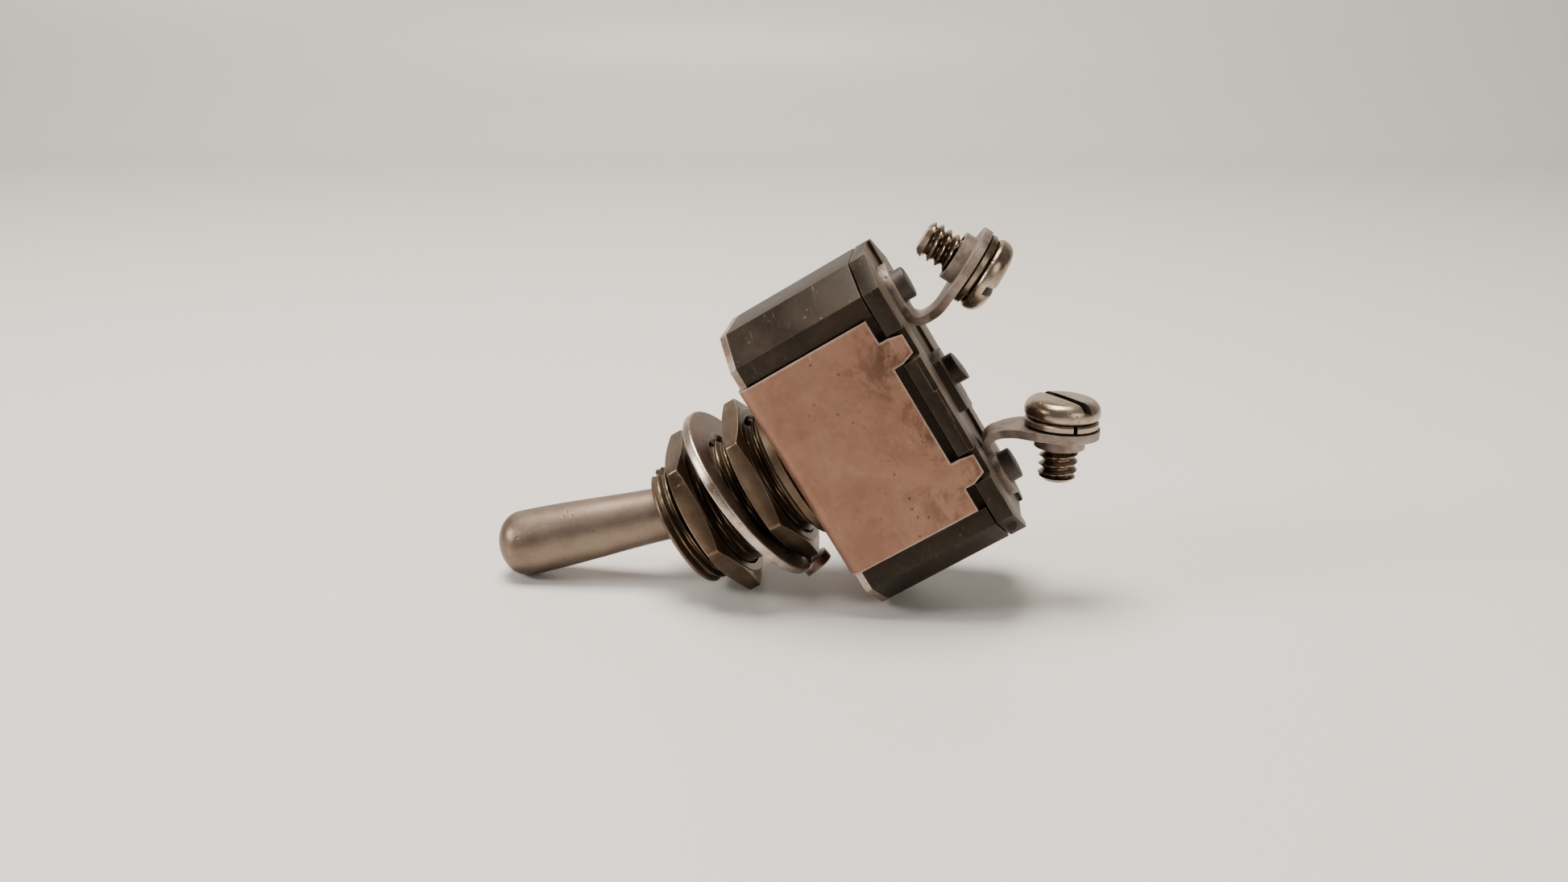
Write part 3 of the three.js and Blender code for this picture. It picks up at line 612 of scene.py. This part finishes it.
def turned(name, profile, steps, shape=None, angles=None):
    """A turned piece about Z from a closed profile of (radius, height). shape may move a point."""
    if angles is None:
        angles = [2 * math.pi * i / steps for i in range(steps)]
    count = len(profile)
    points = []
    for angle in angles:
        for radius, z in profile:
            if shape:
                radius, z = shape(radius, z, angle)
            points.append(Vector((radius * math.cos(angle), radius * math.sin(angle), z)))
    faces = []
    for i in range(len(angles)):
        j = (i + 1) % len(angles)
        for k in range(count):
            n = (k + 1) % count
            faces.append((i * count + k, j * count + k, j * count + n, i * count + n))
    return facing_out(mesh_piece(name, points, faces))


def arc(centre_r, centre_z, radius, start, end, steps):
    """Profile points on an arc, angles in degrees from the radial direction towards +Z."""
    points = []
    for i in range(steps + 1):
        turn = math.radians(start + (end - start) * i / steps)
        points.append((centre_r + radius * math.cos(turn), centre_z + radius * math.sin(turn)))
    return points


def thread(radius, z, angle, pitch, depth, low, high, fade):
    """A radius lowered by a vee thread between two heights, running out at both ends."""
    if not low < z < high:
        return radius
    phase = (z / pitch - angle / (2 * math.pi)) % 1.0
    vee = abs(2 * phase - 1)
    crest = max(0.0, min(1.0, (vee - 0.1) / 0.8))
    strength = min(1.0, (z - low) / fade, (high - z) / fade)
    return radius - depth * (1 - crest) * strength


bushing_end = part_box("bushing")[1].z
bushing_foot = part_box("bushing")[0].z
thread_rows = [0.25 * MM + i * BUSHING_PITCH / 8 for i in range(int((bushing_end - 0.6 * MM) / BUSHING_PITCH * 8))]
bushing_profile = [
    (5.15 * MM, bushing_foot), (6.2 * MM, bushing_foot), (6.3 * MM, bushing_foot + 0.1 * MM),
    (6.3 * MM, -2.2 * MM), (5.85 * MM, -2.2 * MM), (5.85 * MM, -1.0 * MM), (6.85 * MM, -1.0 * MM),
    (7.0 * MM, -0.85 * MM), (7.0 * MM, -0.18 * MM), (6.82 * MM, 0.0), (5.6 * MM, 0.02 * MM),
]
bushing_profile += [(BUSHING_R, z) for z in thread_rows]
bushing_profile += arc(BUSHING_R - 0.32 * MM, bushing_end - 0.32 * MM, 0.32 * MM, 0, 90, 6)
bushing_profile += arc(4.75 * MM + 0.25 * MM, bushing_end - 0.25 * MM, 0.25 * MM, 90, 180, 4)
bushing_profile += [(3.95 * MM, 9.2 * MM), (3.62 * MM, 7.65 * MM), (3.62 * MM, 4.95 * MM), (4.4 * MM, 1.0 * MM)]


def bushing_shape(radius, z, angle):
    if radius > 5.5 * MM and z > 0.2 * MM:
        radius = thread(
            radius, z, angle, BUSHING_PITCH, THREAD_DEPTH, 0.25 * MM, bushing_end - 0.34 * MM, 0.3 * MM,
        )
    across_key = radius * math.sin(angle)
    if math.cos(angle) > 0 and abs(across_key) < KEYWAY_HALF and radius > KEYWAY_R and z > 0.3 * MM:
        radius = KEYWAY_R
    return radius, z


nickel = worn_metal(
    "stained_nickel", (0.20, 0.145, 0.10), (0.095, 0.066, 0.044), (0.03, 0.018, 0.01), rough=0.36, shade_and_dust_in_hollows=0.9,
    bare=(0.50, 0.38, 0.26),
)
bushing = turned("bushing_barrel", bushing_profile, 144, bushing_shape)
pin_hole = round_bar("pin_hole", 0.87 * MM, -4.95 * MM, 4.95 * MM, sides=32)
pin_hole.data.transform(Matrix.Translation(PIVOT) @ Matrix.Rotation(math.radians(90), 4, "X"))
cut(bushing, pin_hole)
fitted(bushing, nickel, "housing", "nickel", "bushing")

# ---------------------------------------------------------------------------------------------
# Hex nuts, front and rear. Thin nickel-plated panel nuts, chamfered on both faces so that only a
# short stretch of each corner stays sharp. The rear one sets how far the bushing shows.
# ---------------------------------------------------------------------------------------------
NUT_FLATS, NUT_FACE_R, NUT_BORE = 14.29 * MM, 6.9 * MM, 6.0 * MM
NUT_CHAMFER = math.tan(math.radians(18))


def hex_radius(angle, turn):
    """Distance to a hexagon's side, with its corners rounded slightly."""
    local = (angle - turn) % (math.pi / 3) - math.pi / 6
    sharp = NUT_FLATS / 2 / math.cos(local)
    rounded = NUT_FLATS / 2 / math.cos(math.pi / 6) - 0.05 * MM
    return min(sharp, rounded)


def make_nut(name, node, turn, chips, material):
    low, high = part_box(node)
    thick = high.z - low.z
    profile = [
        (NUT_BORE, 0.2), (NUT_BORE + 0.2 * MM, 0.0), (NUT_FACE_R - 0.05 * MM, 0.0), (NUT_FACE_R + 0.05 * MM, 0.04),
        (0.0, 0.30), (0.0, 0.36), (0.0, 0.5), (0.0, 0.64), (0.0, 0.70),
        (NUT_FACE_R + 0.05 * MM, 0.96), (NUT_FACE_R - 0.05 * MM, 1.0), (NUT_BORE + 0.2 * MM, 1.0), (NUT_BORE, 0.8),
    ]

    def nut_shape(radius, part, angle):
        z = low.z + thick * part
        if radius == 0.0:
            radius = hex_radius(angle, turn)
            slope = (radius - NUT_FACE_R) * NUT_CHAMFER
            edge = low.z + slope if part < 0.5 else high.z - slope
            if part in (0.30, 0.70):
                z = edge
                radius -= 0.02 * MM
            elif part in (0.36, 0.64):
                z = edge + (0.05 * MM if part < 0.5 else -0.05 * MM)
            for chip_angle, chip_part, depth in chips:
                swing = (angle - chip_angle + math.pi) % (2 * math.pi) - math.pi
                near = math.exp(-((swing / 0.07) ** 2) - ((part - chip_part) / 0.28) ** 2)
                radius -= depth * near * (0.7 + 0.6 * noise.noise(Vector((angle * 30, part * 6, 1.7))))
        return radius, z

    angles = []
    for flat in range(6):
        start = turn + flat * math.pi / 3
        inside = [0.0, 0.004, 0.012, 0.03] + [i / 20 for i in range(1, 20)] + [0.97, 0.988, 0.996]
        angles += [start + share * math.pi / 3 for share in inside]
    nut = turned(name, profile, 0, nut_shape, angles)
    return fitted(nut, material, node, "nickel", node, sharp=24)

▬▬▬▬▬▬

__Task to carry out__:
Repeat every line of the material exactly as given.

__Solution to this task__:
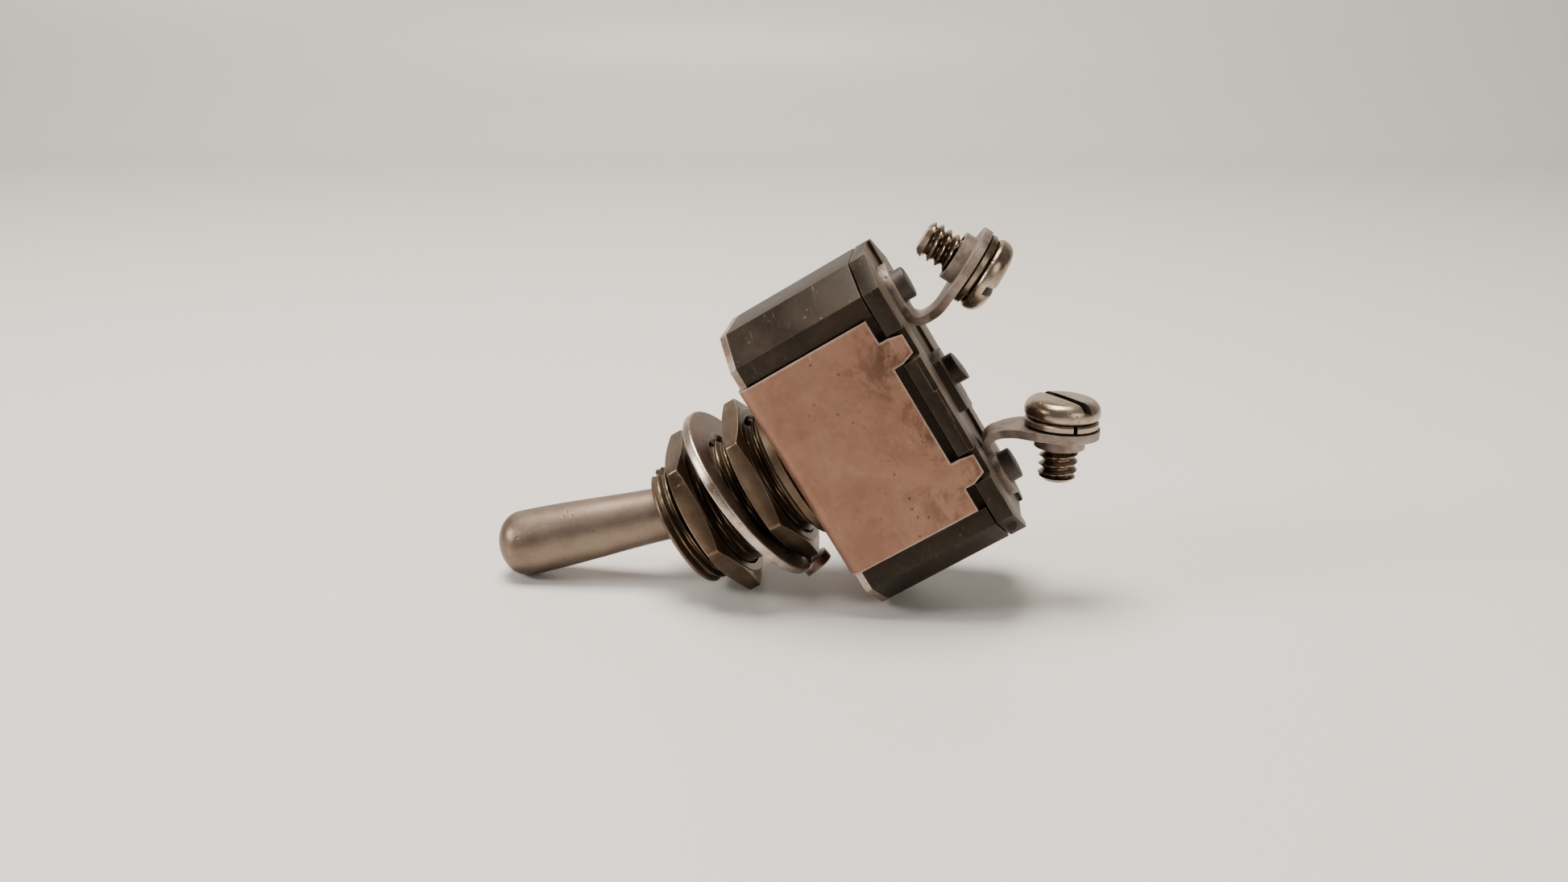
Write part 3 of the three.js and Blender code for this picture. It picks up at line 612 of scene.py. This part finishes it.
def turned(name, profile, steps, shape=None, angles=None):
    """A turned piece about Z from a closed profile of (radius, height). shape may move a point."""
    if angles is None:
        angles = [2 * math.pi * i / steps for i in range(steps)]
    count = len(profile)
    points = []
    for angle in angles:
        for radius, z in profile:
            if shape:
                radius, z = shape(radius, z, angle)
            points.append(Vector((radius * math.cos(angle), radius * math.sin(angle), z)))
    faces = []
    for i in range(len(angles)):
        j = (i + 1) % len(angles)
        for k in range(count):
            n = (k + 1) % count
            faces.append((i * count + k, j * count + k, j * count + n, i * count + n))
    return facing_out(mesh_piece(name, points, faces))


def arc(centre_r, centre_z, radius, start, end, steps):
    """Profile points on an arc, angles in degrees from the radial direction towards +Z."""
    points = []
    for i in range(steps + 1):
        turn = math.radians(start + (end - start) * i / steps)
        points.append((centre_r + radius * math.cos(turn), centre_z + radius * math.sin(turn)))
    return points


def thread(radius, z, angle, pitch, depth, low, high, fade):
    """A radius lowered by a vee thread between two heights, running out at both ends."""
    if not low < z < high:
        return radius
    phase = (z / pitch - angle / (2 * math.pi)) % 1.0
    vee = abs(2 * phase - 1)
    crest = max(0.0, min(1.0, (vee - 0.1) / 0.8))
    strength = min(1.0, (z - low) / fade, (high - z) / fade)
    return radius - depth * (1 - crest) * strength


bushing_end = part_box("bushing")[1].z
bushing_foot = part_box("bushing")[0].z
thread_rows = [0.25 * MM + i * BUSHING_PITCH / 8 for i in range(int((bushing_end - 0.6 * MM) / BUSHING_PITCH * 8))]
bushing_profile = [
    (5.15 * MM, bushing_foot), (6.2 * MM, bushing_foot), (6.3 * MM, bushing_foot + 0.1 * MM),
    (6.3 * MM, -2.2 * MM), (5.85 * MM, -2.2 * MM), (5.85 * MM, -1.0 * MM), (6.85 * MM, -1.0 * MM),
    (7.0 * MM, -0.85 * MM), (7.0 * MM, -0.18 * MM), (6.82 * MM, 0.0), (5.6 * MM, 0.02 * MM),
]
bushing_profile += [(BUSHING_R, z) for z in thread_rows]
bushing_profile += arc(BUSHING_R - 0.32 * MM, bushing_end - 0.32 * MM, 0.32 * MM, 0, 90, 6)
bushing_profile += arc(4.75 * MM + 0.25 * MM, bushing_end - 0.25 * MM, 0.25 * MM, 90, 180, 4)
bushing_profile += [(3.95 * MM, 9.2 * MM), (3.62 * MM, 7.65 * MM), (3.62 * MM, 4.95 * MM), (4.4 * MM, 1.0 * MM)]


def bushing_shape(radius, z, angle):
    if radius > 5.5 * MM and z > 0.2 * MM:
        radius = thread(
            radius, z, angle, BUSHING_PITCH, THREAD_DEPTH, 0.25 * MM, bushing_end - 0.34 * MM, 0.3 * MM,
        )
    across_key = radius * math.sin(angle)
    if math.cos(angle) > 0 and abs(across_key) < KEYWAY_HALF and radius > KEYWAY_R and z > 0.3 * MM:
        radius = KEYWAY_R
    return radius, z


nickel = worn_metal(
    "stained_nickel", (0.20, 0.145, 0.10), (0.095, 0.066, 0.044), (0.03, 0.018, 0.01), rough=0.36, shade_and_dust_in_hollows=0.9,
    bare=(0.50, 0.38, 0.26),
)
bushing = turned("bushing_barrel", bushing_profile, 144, bushing_shape)
pin_hole = round_bar("pin_hole", 0.87 * MM, -4.95 * MM, 4.95 * MM, sides=32)
pin_hole.data.transform(Matrix.Translation(PIVOT) @ Matrix.Rotation(math.radians(90), 4, "X"))
cut(bushing, pin_hole)
fitted(bushing, nickel, "housing", "nickel", "bushing")

# ---------------------------------------------------------------------------------------------
# Hex nuts, front and rear. Thin nickel-plated panel nuts, chamfered on both faces so that only a
# short stretch of each corner stays sharp. The rear one sets how far the bushing shows.
# ---------------------------------------------------------------------------------------------
NUT_FLATS, NUT_FACE_R, NUT_BORE = 14.29 * MM, 6.9 * MM, 6.0 * MM
NUT_CHAMFER = math.tan(math.radians(18))


def hex_radius(angle, turn):
    """Distance to a hexagon's side, with its corners rounded slightly."""
    local = (angle - turn) % (math.pi / 3) - math.pi / 6
    sharp = NUT_FLATS / 2 / math.cos(local)
    rounded = NUT_FLATS / 2 / math.cos(math.pi / 6) - 0.05 * MM
    return min(sharp, rounded)


def make_nut(name, node, turn, chips, material):
    low, high = part_box(node)
    thick = high.z - low.z
    profile = [
        (NUT_BORE, 0.2), (NUT_BORE + 0.2 * MM, 0.0), (NUT_FACE_R - 0.05 * MM, 0.0), (NUT_FACE_R + 0.05 * MM, 0.04),
        (0.0, 0.30), (0.0, 0.36), (0.0, 0.5), (0.0, 0.64), (0.0, 0.70),
        (NUT_FACE_R + 0.05 * MM, 0.96), (NUT_FACE_R - 0.05 * MM, 1.0), (NUT_BORE + 0.2 * MM, 1.0), (NUT_BORE, 0.8),
    ]

    def nut_shape(radius, part, angle):
        z = low.z + thick * part
        if radius == 0.0:
            radius = hex_radius(angle, turn)
            slope = (radius - NUT_FACE_R) * NUT_CHAMFER
            edge = low.z + slope if part < 0.5 else high.z - slope
            if part in (0.30, 0.70):
                z = edge
                radius -= 0.02 * MM
            elif part in (0.36, 0.64):
                z = edge + (0.05 * MM if part < 0.5 else -0.05 * MM)
            for chip_angle, chip_part, depth in chips:
                swing = (angle - chip_angle + math.pi) % (2 * math.pi) - math.pi
                near = math.exp(-((swing / 0.07) ** 2) - ((part - chip_part) / 0.28) ** 2)
                radius -= depth * near * (0.7 + 0.6 * noise.noise(Vector((angle * 30, part * 6, 1.7))))
        return radius, z

    angles = []
    for flat in range(6):
        start = turn + flat * math.pi / 3
        inside = [0.0, 0.004, 0.012, 0.03] + [i / 20 for i in range(1, 20)] + [0.97, 0.988, 0.996]
        angles += [start + share * math.pi / 3 for share in inside]
    nut = turned(name, profile, 0, nut_shape, angles)
    return fitted(nut, material, node, "nickel", node, sharp=24)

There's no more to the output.